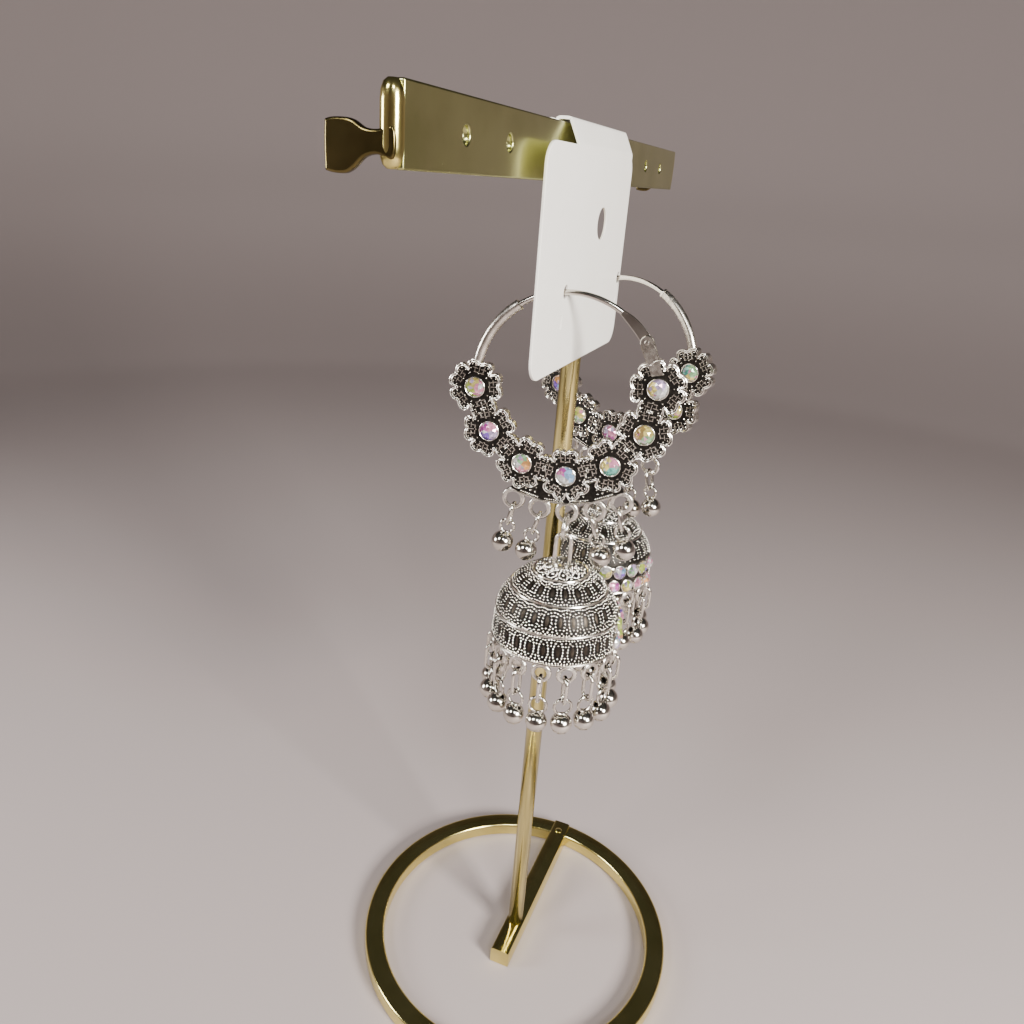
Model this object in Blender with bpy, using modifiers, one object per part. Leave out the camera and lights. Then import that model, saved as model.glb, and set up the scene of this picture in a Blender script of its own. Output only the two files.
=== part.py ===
"""Pair of jhumka hoop earrings on their card, held by a small T stand."""
import math

import bmesh
import bpy
from mathutils import Matrix, Vector

# All sizes are in metres. X runs along the top bar, the card faces -Y, the floor is z = 0.
GAP = 0.0003  # clearance kept where two pieces meet
FLAT_ANGLE = math.radians(0.5)  # faces closer than this count as one

# stand
RING_RADIUS = 0.040
RING_BAND = 0.005
RING_HEIGHT = 0.004
RING_EDGE = 0.0008
RING_STEPS = 40
BASE_BAR_WIDTH = 0.005
BASE_BAR_HEIGHT = 0.0046
BASE_BAR_NEAR = -0.011
BASE_BAR_FAR = RING_RADIUS - 0.0005
POST_RADIUS = 0.00195
POST_SIDES = 16
POST_WELD = 0.0004  # how far the post is let into the strip
SPIGOT_RADIUS = 0.0012
SPIGOT_DEPTH = 0.003
SPIGOT_ROOT = 0.002  # how far the spigot reaches up into the post
STRIP_BOTTOM = 0.189
STRIP_HEIGHT = 0.009
STRIP_HALF = 0.0715
STRIP_THICKNESS = 0.0012
STRIP_CORNER = 0.002
STRIP_HOLE_RADIUS = 0.0011
STRIP_HOLES = (-0.0544, -0.0402, 0.0402, 0.0544)
STRIP_TOP = STRIP_BOTTOM + STRIP_HEIGHT
TAB_LENGTH = 0.0086
# end tab: share of its length, then its lower and upper edge as shares of the strip's height
TAB_OUTLINE = (
    (0.0, 0.056, 0.467),
    (0.233, 0.089, 0.422),
    (0.407, 0.022, 0.522),
    (0.616, -0.089, 0.544),
    (0.930, -0.044, 0.522),
    (1.0, 0.056, 0.422),
)

# card
CARD_CENTRE = -0.0063
CARD_HALF = 0.0251
CARD_THICKNESS = 0.0005
CARD_CLEARANCE = 0.00065  # between the panel and the post
CARD_FRONT = -(POST_RADIUS + CARD_CLEARANCE + CARD_THICKNESS)
CARD_HEIGHT = 0.0367
CARD_FOLD = 0.0032  # the first fold lies this far under the strip's top
CARD_TOP = STRIP_TOP - CARD_FOLD
CARD_BOTTOM = CARD_TOP - CARD_HEIGHT
CARD_CORNER = 0.0036
HOOK_LEFT = -0.0165
HOOK_RIGHT = 0.0176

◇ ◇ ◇

Give back the data above exactly as it appears.

▸ **Finished exercise**:
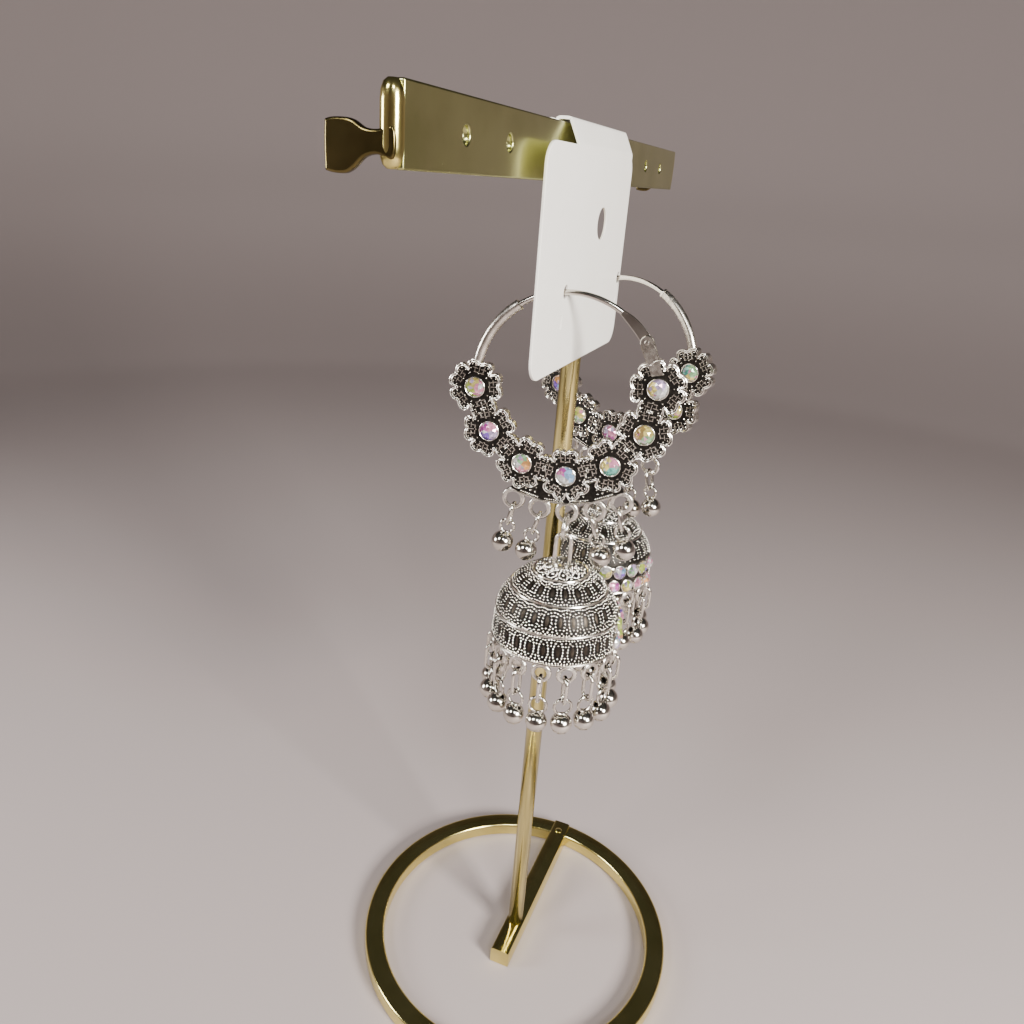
Model this object in Blender with bpy, using modifiers, one object per part. Leave out the camera and lights. Then import that model, saved as model.glb, and set up the scene of this picture in a Blender script of its own. Output only the two files.
=== part.py ===
"""Pair of jhumka hoop earrings on their card, held by a small T stand."""
import math

import bmesh
import bpy
from mathutils import Matrix, Vector

# All sizes are in metres. X runs along the top bar, the card faces -Y, the floor is z = 0.
GAP = 0.0003  # clearance kept where two pieces meet
FLAT_ANGLE = math.radians(0.5)  # faces closer than this count as one

# stand
RING_RADIUS = 0.040
RING_BAND = 0.005
RING_HEIGHT = 0.004
RING_EDGE = 0.0008
RING_STEPS = 40
BASE_BAR_WIDTH = 0.005
BASE_BAR_HEIGHT = 0.0046
BASE_BAR_NEAR = -0.011
BASE_BAR_FAR = RING_RADIUS - 0.0005
POST_RADIUS = 0.00195
POST_SIDES = 16
POST_WELD = 0.0004  # how far the post is let into the strip
SPIGOT_RADIUS = 0.0012
SPIGOT_DEPTH = 0.003
SPIGOT_ROOT = 0.002  # how far the spigot reaches up into the post
STRIP_BOTTOM = 0.189
STRIP_HEIGHT = 0.009
STRIP_HALF = 0.0715
STRIP_THICKNESS = 0.0012
STRIP_CORNER = 0.002
STRIP_HOLE_RADIUS = 0.0011
STRIP_HOLES = (-0.0544, -0.0402, 0.0402, 0.0544)
STRIP_TOP = STRIP_BOTTOM + STRIP_HEIGHT
TAB_LENGTH = 0.0086
# end tab: share of its length, then its lower and upper edge as shares of the strip's height
TAB_OUTLINE = (
    (0.0, 0.056, 0.467),
    (0.233, 0.089, 0.422),
    (0.407, 0.022, 0.522),
    (0.616, -0.089, 0.544),
    (0.930, -0.044, 0.522),
    (1.0, 0.056, 0.422),
)

# card
CARD_CENTRE = -0.0063
CARD_HALF = 0.0251
CARD_THICKNESS = 0.0005
CARD_CLEARANCE = 0.00065  # between the panel and the post
CARD_FRONT = -(POST_RADIUS + CARD_CLEARANCE + CARD_THICKNESS)
CARD_HEIGHT = 0.0367
CARD_FOLD = 0.0032  # the first fold lies this far under the strip's top
CARD_TOP = STRIP_TOP - CARD_FOLD
CARD_BOTTOM = CARD_TOP - CARD_HEIGHT
CARD_CORNER = 0.0036
HOOK_LEFT = -0.0165
HOOK_RIGHT = 0.0176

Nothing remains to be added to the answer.